Thanks for sharing this.

  1. You are right, it should be U_v = abs(w_r + xL * q) * (w_r + xL * q).

  2. A torpedo-shaped UAV will not experience lift at low speed. At higher speeds, the lift will force the AUV upwards, and you need to account for this by using the control surfaces and/or a ballast system. The AUV model does not include any compensation for the lift force, so you need to design an autopilot with integral action. This will produce the necessary action to counteract the lift force. It will be observed as bias in the control surface (elevator) deflection.

  1. Thank you for the fix, Prof. Fossen.

  2. I apologize if my previous question was unclear. My concern is not regarding the control action required to compensate for lift consequences. Instead, I am more focused on ensuring a more accurate simulation of the nonlinear damping effects, while avoiding duplication of the same phenomenon.

The AUV model does not include any compensation for the lift force

However, if I understood your explanation correctly, the cross-flow drag on heave (and pitch) would be this missing part that counteracts lift (and eventually pitch moment) and dampens them when they become more representative at higher speeds. Is this understanding correct?

The model has quadratic velocity terms due to Coriolis and centripetal forces. These are caused by the rotation of the BODY frame about the NED frame, which acts as an (approximative) inertial frame. In addition, the model has nonlinear damping terms computed from the cross-flow drag principle and the lift-drag forces of a low aspect-ratio wing.

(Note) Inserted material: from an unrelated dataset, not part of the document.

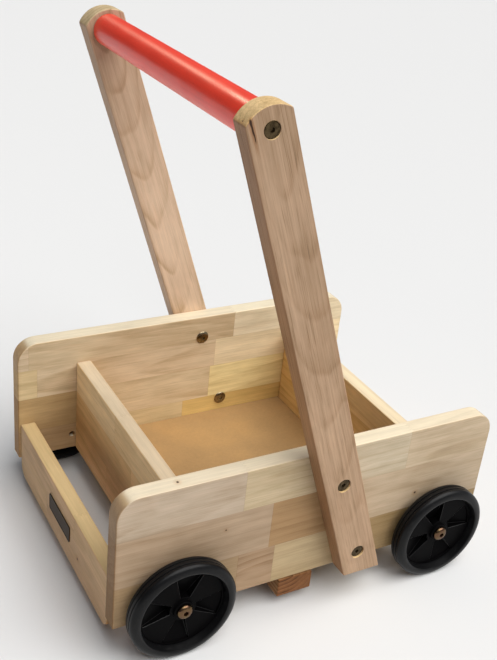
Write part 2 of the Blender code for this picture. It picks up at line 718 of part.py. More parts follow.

The cross-flow drag method computes a sway force and yaw moment in the horizontal plane by integrating the 2-D drag coefficient along the axis. This is the classical strip theory used for ships. Since the AUV is modeled as a cylinder, the same principle can be used to compute the force and moment in the vertical plane to obtain the heave force and pitch moment. However, this is a decoupled approach (using two planes) since the forces and moments acting on an AUV will be coupled in the 3-D case. Decoupling can be justified for "slender bodies" moving at high speed. For most AUVs moving at 2-3 m/s these terms will be very small and even neglected.

Thank you so much for the explanation/clarification, Prof. Fossen. It was very helpful.